Bethany Jay: I'm Bethany Jay, and this is Teaching Hard History. We're a production of Learning for Justice—the education arm of the Southern Poverty Law Center. This season, we're offering a detailed look at how to teach the history of Jim Crow, starting with Reconstruction. In each episode, we explore a different topic, walking you through historical concepts, raising questions for discussion, suggesting useful source material and offering practical classroom exercises.

Bethany Jay: Black political ideologies evolved against a backdrop of derogatory stereotypes and racial terrorism. In this episode, my co-host Hasan Kwame Jeffries spoke with historian Minkah Makalani about Black political thought during Jim Crow. They will help us to tell the complex and compelling history of this era in our classrooms by exploring how Black political leaders in the era of Jim Crow understood America's racial problems within an international context. Their work and their ideas influenced much of the 20th century as they actively worked to effect change both at home and abroad.

Bethany Jay: I'm so glad you can join us. Let's get started.

Hasan Kwame Jeffries: I have been looking forward to this episode and this conversation with this person since before the season began. I want to welcome to the podcast, Dr. Minkah Makalani. Minkah, what's up, brother?

Minkah Makalani: Man, it's all good. Thank you, Hasan, for having me on. Good to talk to you again.

Hasan Kwame Jeffries: Absolutely. Look, the reason why I've been looking forward to this episode, and to this topic, and to you specifically sharing some knowledge and insights with us is because too often when we look at the Jim Crow era, we don't look at the intellectual side.

Minkah Makalani: Right.

Hasan Kwame Jeffries: We don't look at the side of Black folk thinking and acting on these thoughts and making sense of the circumstances that they find themselves in. And I can think of no better person to help us make sense of the political thinking of African Americans during this era than you.

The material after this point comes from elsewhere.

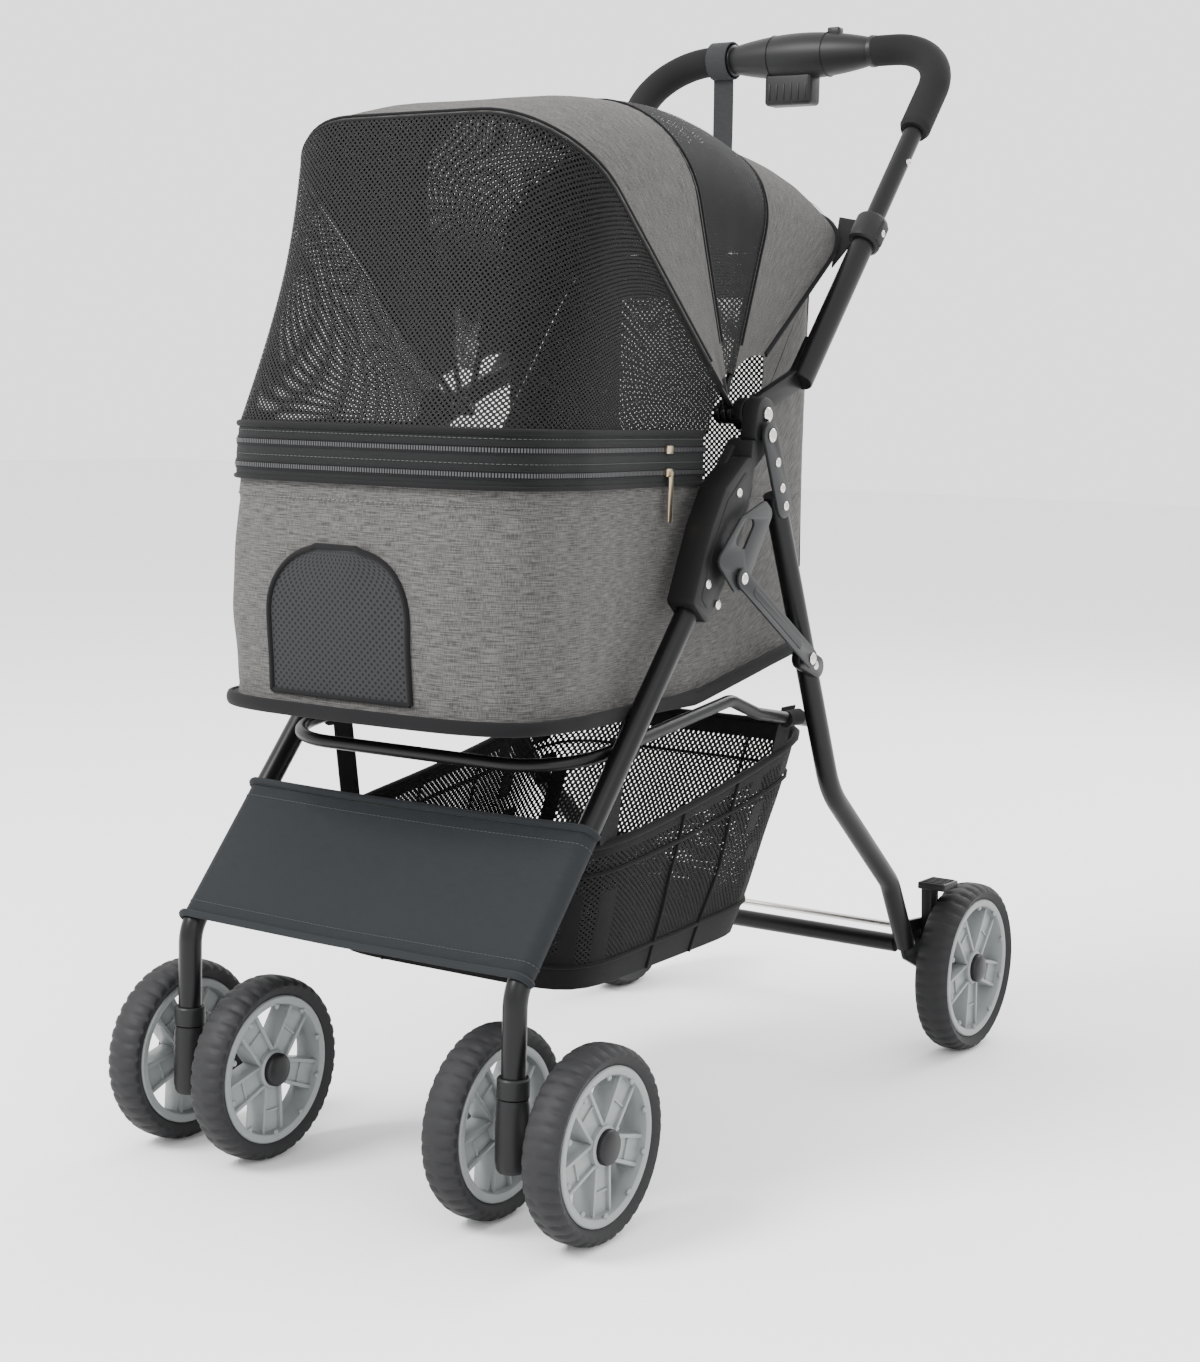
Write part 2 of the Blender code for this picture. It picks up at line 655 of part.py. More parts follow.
def lower_handle(name, side):
    """The lower tube with the flat knuckle at its foot that turns on the fold pin."""
    start, end = at_handle(side, 0.0), at_handle(side, LOWER_TUBE_LENGTH)
    shell = hollow_tube("lower_handle_" + name, [start, end], LOWER_TUBE_R, LOWER_TUBE_WALL, BLACK_PAINT)
    knee = on_handle(0.004)
    flat = bent([(*FOLD_PIVOT, 0), (*knee, 0), (*on_handle(0.045), 0)], (0.03,), 5)
    half, outline = 0.0088, []
    for sign in (1, -1):
        path = flat if sign == 1 else list(reversed(flat))
        for i, point in enumerate(path):
            a, b = path[max(0, i - 1)], path[min(len(path) - 1, i + 1)]
            along = (b - a).normalized()
            outline.append((point.x + along.y * half, point.y - along.x * half))
    eye = side_plate("eye", side, KNUCKLE_IN, KNUCKLE_OUT, circle(FOLD_PIVOT, EYE_R - 0.001, 20), None)
    join(shell, side_plate("knuckle", side, KNUCKLE_IN + 0.0007, KNUCKLE_OUT - 0.0006, outline, None))
    join(shell, eye)
    bore = across(side, KNUCKLE_IN - 0.005, KNUCKLE_OUT + 0.005, FOLD_PIVOT, PIN_R + 0.0005)
    cut(shell, bore)


def handle_clamp(name, side):
    """A collar round the end of the lower tube, flat on the inner side where it passes the cabin's rim."""
    ends = [at_handle(side, LOWER_TUBE_LENGTH - CLAMP_LENGTH * 0.6), at_handle(side, LOWER_TUBE_LENGTH + CLAMP_LENGTH * 0.4)]
    collar = hollow_tube("handle_clamp_" + name, ends, CLAMP_R, CLAMP_R - LOWER_TUBE_R - FIT_GAP, BLACK_PLASTIC)
    flat = HANDLE_X - LOWER_TUBE_R
    cut(collar, across(side, flat - 0.020, flat, on_handle(LOWER_TUBE_LENGTH), 0.050))


def handle_path():
    corner = bar_centre()
    return bent(
        [
            at_handle(-1, UPPER_TUBE_START), (-HANDLE_X, *corner), (HANDLE_X, *corner),
            at_handle(1, UPPER_TUBE_START),
        ],
        (HANDLE_CORNER_R, HANDLE_CORNER_R), 6,
    )


def bar_centre():
    return on_handle(HANDLE_REACH)


def upper_handle():
    """The upper bar, one bent tube, with a hole on each side for its snap button."""
    bar = as_mesh(tube("upper_handle", handle_path(), UPPER_TUBE_R, BLACK_PAINT, sides=2))
    for name, side in SIDES:
        at = on_handle(SNAP_BUTTON_AT)
        cut(bar, across(side, HANDLE_X + 0.0004, HANDLE_X + 0.02, at, SNAP_BUTTON_R + 0.0004))
        outer = HANDLE_X + UPPER_TUBE_R + SNAP_BUTTON_TRAVEL
        rod(
            "snap_button_" + name, (side * (HANDLE_X + 0.0034), *at), (side * outer, *at), SNAP_BUTTON_R, BRIGHT_STEEL, 12
        )


def foam_grip(name, side):
    """Foam that follows the bar round its corner, from the rake to the release housing."""
    corner = [point for point in handle_path()[1:-1] if point.x * side > 0]
    rake_end = Vector(at_handle(side, GRIP_START))
    bar_end = Vector((side * GRIP_INNER_X, *bar_centre()))
    line = [bar_end, *corner, rake_end] if side == 1 else [rake_end, *corner, bar_end]
    hollow_tube("foam_grip_" + name, line, GRIP_R, GRIP_R - UPPER_TUBE_R - 2.5 * FIT_GAP, FOAM)


def release_housing():
    """The lens-shaped fold release round the middle of the bar, with room for its trigger and slider."""
    bore, half = UPPER_TUBE_R + FIT_GAP + 0.0002, RELEASE_HALF_LENGTH
    profile = [
        (bore, half), (RELEASE_END_R, half), (RELEASE_END_R + 0.006, half * 0.66), (RELEASE_R, half * 0.26),
        (RELEASE_R, -half * 0.26), (RELEASE_END_R + 0.006, -half * 0.66), (RELEASE_END_R, -half), (bore, -half),
    ]
    y, z = bar_centre()
    body = as_mesh(turned("release_housing", profile, (0, y, z), BLACK_PLASTIC))
    gap = 0.0015
    low = (TRIGGER_X[0] - gap, y - TRIGGER_DEPTH / 2 - gap, z - 0.040)
    high = (TRIGGER_X[1] + gap, y + TRIGGER_DEPTH / 2 + gap, z - UPPER_TUBE_R - 0.0014)
    cut(body, box("trigger_room", low, high, None))
    low = (SLIDER_X[0] - gap, y - 0.0058, z + RELEASE_R * 0.72)
    high = (SLIDER_X[1] + SLIDER_TRAVEL + gap, y + 0.0058, z + 0.040)
    cut(body, box("slider_room", low, high, None))
    top = z - UPPER_TUBE_R - 0.0024 - TRIGGER_TRAVEL
    low = (TRIGGER_X[0], y - TRIGGER_DEPTH / 2, top - TRIGGER_HEIGHT)
    box("fold_trigger", low, (TRIGGER_X[1], y + TRIGGER_DEPTH / 2, top), BLACK_PLASTIC, 0.003)
    low = (SLIDER_X[0], y - 0.0050, z + RELEASE_R * 0.72 + 0.0006)
    box("safety_slider", low, (SLIDER_X[1], y + 0.0050, z + RELEASE_R + 0.0030), BLACK_PLASTIC, 0.0010)


def wrist_strap():
    """A flat strap looped round the left grip, with its tail hanging straight down."""
    y, z = bar_centre()
    loop = circle((y, z), GRIP_R + 0.0008 + STRAP_THICK, 24)
    hole = [circle((y, z), GRIP_R + 0.0008, 24)]
    inner, outer = -STRAP_X[1], -STRAP_X[0]
    strap = side_plate("wrist_strap", -1, inner, outer, loop, SLATE_CLOTH, hole)
    low = (-outer, y - STRAP_THICK / 2, z - GRIP_R - STRAP_LENGTH)
    join(strap, box("tail", low, (-inner, y + STRAP_THICK / 2, z - GRIP_R - 0.0014), None))


# ---------------------------------------------------------------- cabin

def half_outline(grow, per_span=2):
    """The right half of the cabin's outline, from the back to the front, grown outwards."""
    loop = cabin_loop(grow, per_span)
    return [(0.0 if i in (0, per_span * 11) else x, y) for i, (x, y) in enumerate(loop[: per_span * 11 + 1])]


def board(name, grow, low, high, finish):
    """A board with the cabin's outline: low and high give its faces' heights at each y."""
    mesh = bmesh.new()
    half = half_outline(grow)
    rows = []
    for x, y in half:
        spread = (x,) if abs(x) < 1e-6 else (-x, x)
        rows.append([[mesh.verts.new((at, y, height(y))) for at in spread] for height in (low, high)])
    for (low_a, high_a), (low_b, high_b) in zip(rows, rows[1:]):
        mesh.faces.new(dict.fromkeys([high_a[0], high_a[-1], high_b[-1], high_b[0]]))
        mesh.faces.new(dict.fromkeys([low_a[0], low_b[0], low_b[-1], low_a[-1]]))
        for end in (0, -1):
            mesh.faces.new((low_a[end], high_a[end], high_b[end], low_b[end]))
    bmesh.ops.recalc_face_normals(mesh, faces=mesh.faces)
    bmesh.ops.triangulate(mesh, faces=mesh.faces)
    return from_bmesh(mesh, name, finish)


def floor_board():
    board("floor_board", 0.0, lambda y: base_top(y) - BASE_THICK, base_top, BLACK_CLOTH)
    low = FIT_GAP * 2
    board("floor_mat", -MAT_INSET, lambda y: base_top(y) + low, lambda y: base_top(y) + MAT_THICK, GREY_CLOTH)


def wall_top(y):
    rise = min(1.0, max(0.0, (y - REAR_RISE_Y) / (0.120 - REAR_RISE_Y)))
    return WALL_TOP + (REAR_WALL_TOP - WALL_TOP) * rise


def cabin_walls():
    loop = cabin_loop(-WALL_INSET)
    rows = [[(x, y, base_top(y) + 2 * FIT_GAP) for x, y in loop], [(x, y, wall_top(y)) for x, y in loop]]
    sheet("cabin_walls", rows, WALL, GREY_CLOTH, closed=True)


def front_part(grow, rear_y):
    """The cabin's outline round the front only, from the left side to the right."""
    half = [(x, y) for x, y in half_outline(grow) if y < rear_y]
    return [(-x, y) for x, y in half] + [(x, y) for x, y in reversed(half[:-1])]


def zip_band():
    path = front_part(-WALL_INSET, BAND_REAR_Y)
    rows = [[(x, y, z) for x, y in path] for z in (BAND_BOTTOM, BAND_TOP)]
    sheet("zip_band", rows, WALL, BLACK_CLOTH)


def rim_hoop():
    """The hoop that holds the front of the cabin open, inside its rim."""
    path = front_part(-WALL_INSET - WALL - HOOP_INSET, BAND_REAR_Y)
    tube("front_rim_hoop", [(x, y, HOOP_Z) for x, y in path], HOOP_R, BLACK_PAINT, sides=1)


# ---------------------------------------------------------------- canopy

def canopy_bow(name, bow):
    angle, reach, half = bow
    tube_piece = as_mesh(tube(name, arch(angle, reach, half, BOW_FOOT), BOW_R, BLACK_PAINT, sides=1))
    for _, side in SIDES:
        hole = [circle(FOLD_PIVOT, PIN_R + 0.0006, 16)]
        eye = circle(FOLD_PIVOT, BOW_FOOT + 0.0015, 16)
        join(tube_piece, side_plate("eye", side, half - BOW_R * 0.86, half + BOW_R * 0.86, eye, None, hole))


def canopy_sheet(name, curves, finish, columns=17):
    sheet(name, [resampled(curve, columns) for curve in curves], CLOTH, finish, offset=-1)


def canopy():
    lift = BOW_R + 0.0014
    for name, bow in (("front", BOW_FRONT), ("middle", BOW_MID), ("rear", BOW_REAR)):
        canopy_bow("canopy_bow_" + name, bow)
    gap = 0.6
    front, middle, rear = (
        lambda turn, bow=bow: arch(bow[0] + turn, bow[1], bow[2], CANOPY_FOOT, lift + CLOTH)
        for bow in (BOW_FRONT, BOW_MID, BOW_REAR)
    )
    rows = [front(-gap), arch(124.5, 0.292, 0.1415, CANOPY_FOOT, lift + CLOTH), middle(gap)]
    canopy_sheet("canopy_front_panel", rows, GREY_CLOTH)
    rows = [middle(-gap), arch(90, 0.243, 0.1355, CANOPY_FOOT, lift + CLOTH), rear(gap)]
    canopy_sheet("canopy_sky_mesh", rows, BLACK_MESH)
    rows = [rear(-gap), arch(54, 0.266, 0.1325, CANOPY_FOOT + 0.02, lift), arch(38, 0.302, 0.1325, 0.08, lift)]
    canopy_sheet("canopy_rear_panel", rows, GREY_CLOTH)
    hem = [(x, y, BAND_TOP + 0.0015) for x, y in front_part(-WALL_INSET, BAND_REAR_Y)]
    upper = front(gap)
    low, high = resampled(hem, 21), resampled(upper, 21)
    between = [a.lerp(b, 0.5) + Vector((0, -0.012, 0)) for a, b in zip(low, high)]
    sheet("canopy_front_mesh", [low, between, high], CLOTH, BLACK_MESH, offset=-1)


# ---------------------------------------------------------------- basket and foot panel

def basket():
    """A cloth bin with an open top, narrower at its floor."""
    def ring(y_front, z_front, y_rear, z_rear, half):
        y_mid, z_mid = (y_front + y_rear) / 2, (z_front + z_rear) / 2
        corners = [(half, y_rear), (half, y_mid), (half, y_front), (0, y_front), (-half, y_front), (-half, y_mid), (-half, y_rear), (0, y_rear)]
        return [(x, y, z_front + (z_rear - z_front) * (y - y_front) / (y_rear - y_front)) for x, y in corners]

    y_front, z_front, y_rear, z_rear = BASKET_FLOOR
    low = ring(y_front, z_front, y_rear, z_rear, BASKET_HALF - 0.010)
    high = ring(*BASKET_RIM, BASKET_HALF)
    middle = [tuple((a + b) / 2 for a, b in zip(p, q)) for p, q in zip(low, high)]
    sheet("basket", [low, middle, high], 0.0025, BLACK_CLOTH, closed=True, floor=True)


def basket_support():
    """The hoop that the basket hangs from, inside the legs."""
    x, z = BASKET_HOOP_X, BASKET_HOOP_Z
    rear = (0.098, z - 0.027)
    points = [
        (-x, *rear), (-x, -0.003, z - 0.010), (-x, -0.050, z + 0.006), (-x, -0.300, z - 0.026),
        (x, -0.300, z - 0.026), (x, -0.050, z + 0.006), (x, -0.003, z - 0.010), (x, *rear),
    ]
    tube("basket_hoop", bent(points, (0.03, 0.03, 0.06, 0.06, 0.03, 0.03)), BASKET_HOOP_R, BLACK_PAINT, sides=1)


def foot_panel():
    """The slate cloth panel stretched over the front of both legs."""
    slope = (LEG_TOP[0] - LEG_BEND[0]) / (LEG_TOP[1] - LEG_BEND[1])
    out = Vector((-1.0, slope)).normalized()
    edge = []
    for z in (PANEL_BOTTOM, PANEL_TOP):
        centre = Vector((LEG_BEND[0] + (z - LEG_BEND[1]) * slope, z))
        near, far = centre + out * (LEG_TUBE_R + FIT_GAP), centre + out * (LEG_TUBE_R + FIT_GAP + 0.0025)
        edge.append((near, far))
    outline = [edge[0][0], edge[1][0], edge[1][1], edge[0][1]]
    side_plate("foot_panel", 1, -PANEL_HALF, PANEL_HALF, [tuple(p) for p in outline], SLATE_CLOTH)


clear_scene()
front_leg_frame()
wheels()
for side_name, side_sign in SIDES:
    caster_fork(side_name, side_sign)
    hinge_housing(side_name, side_sign)
    hook_plate(side_name, side_sign)
    link_bar(side_name, side_sign)
    rear_leg(side_name, side_sign)
    rear_leg_plate(side_name, side_sign)
    lower_handle(side_name, side_sign)
    handle_clamp(side_name, side_sign)
    foam_grip(side_name, side_sign)
rear_cross_bar()
brake()
upper_handle()
release_housing()
wrist_strap()
floor_board()
cabin_walls()
zip_band()
rim_hoop()
canopy()
basket()
basket_support()
foot_panel()
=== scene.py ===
import math

import bmesh
import bpy
from bpy.props import FloatProperty, FloatVectorProperty, IntProperty, PointerProperty
from bpy.types import Operator, Panel, PropertyGroup
from mathutils import Matrix, Vector, noise


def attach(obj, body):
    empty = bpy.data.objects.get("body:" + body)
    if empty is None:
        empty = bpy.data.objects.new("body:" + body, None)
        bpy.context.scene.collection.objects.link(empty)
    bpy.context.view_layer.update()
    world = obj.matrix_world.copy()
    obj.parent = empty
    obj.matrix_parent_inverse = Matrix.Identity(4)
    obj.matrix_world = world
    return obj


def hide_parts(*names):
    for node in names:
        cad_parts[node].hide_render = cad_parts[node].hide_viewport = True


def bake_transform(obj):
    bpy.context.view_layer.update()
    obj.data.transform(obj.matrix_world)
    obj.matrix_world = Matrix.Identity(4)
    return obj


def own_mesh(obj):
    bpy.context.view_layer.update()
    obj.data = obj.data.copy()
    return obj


bl_info = {
    "name": "Pet stroller",
    "version": (1, 0, 0),
    "blender": (4, 5, 0),
    "location": "3D View > Sidebar > Pet stroller",
    "description": "Builds a folding pet stroller with a cloth cabin, mesh canopy, casters and push handle",
    "category": "Object",
}

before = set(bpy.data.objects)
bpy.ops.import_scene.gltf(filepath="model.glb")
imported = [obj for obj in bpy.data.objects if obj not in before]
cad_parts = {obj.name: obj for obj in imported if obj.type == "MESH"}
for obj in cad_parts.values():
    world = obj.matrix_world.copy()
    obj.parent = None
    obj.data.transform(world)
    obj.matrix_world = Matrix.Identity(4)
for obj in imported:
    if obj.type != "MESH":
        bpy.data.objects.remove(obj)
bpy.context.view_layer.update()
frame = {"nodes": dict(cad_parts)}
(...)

Hasan Kwame Jeffries: You know, one of the things, Minkah, that I love to introduce my students to as just sort of a springboard into this topic is the UNIA—Universal Negro Improvement Association—which was Marcus Garvey's organization. Could you just share with us sort of a rough outline of who Garvey was, and what the UNIA was?

Minkah Makalani: Right, so Garvey is a really intriguing character. Very charismatic, dynamic and a complex thinker. So he's born in Jamaica, and his father is a printer. And so he is introduced very early on to the word and to publishing as a central political activity. He's also learning from his father stories about Jamaica's radical history: the uprisings that occurred both among the enslaved, as well as those efforts to redress oppression after the period of enslavement ends.

Minkah Makalani: And early in his life, he decided to begin traveling. And one of the places that he goes is to the Panama Canal Zone. This had been a project to construct the Panama Canal, and it brought a number of Black Caribbeans to the canal zone. One of the things that he noticed there was that you had this differential pay system—what was known as Panama Silver. And this was a differential pay that was given to Black Caribbean migrant workers that was distinct from the pay that was going to white workers from the US.

Minkah Makalani: He goes to London. He works for Dusé Mohamed Ali and his international African Times and Orient Review. And he's being exposed to Pan-Africanist thought for the first time in a sustained way. He's also hearing stories coming from around the African world that are being published in the African Times and Orient Review.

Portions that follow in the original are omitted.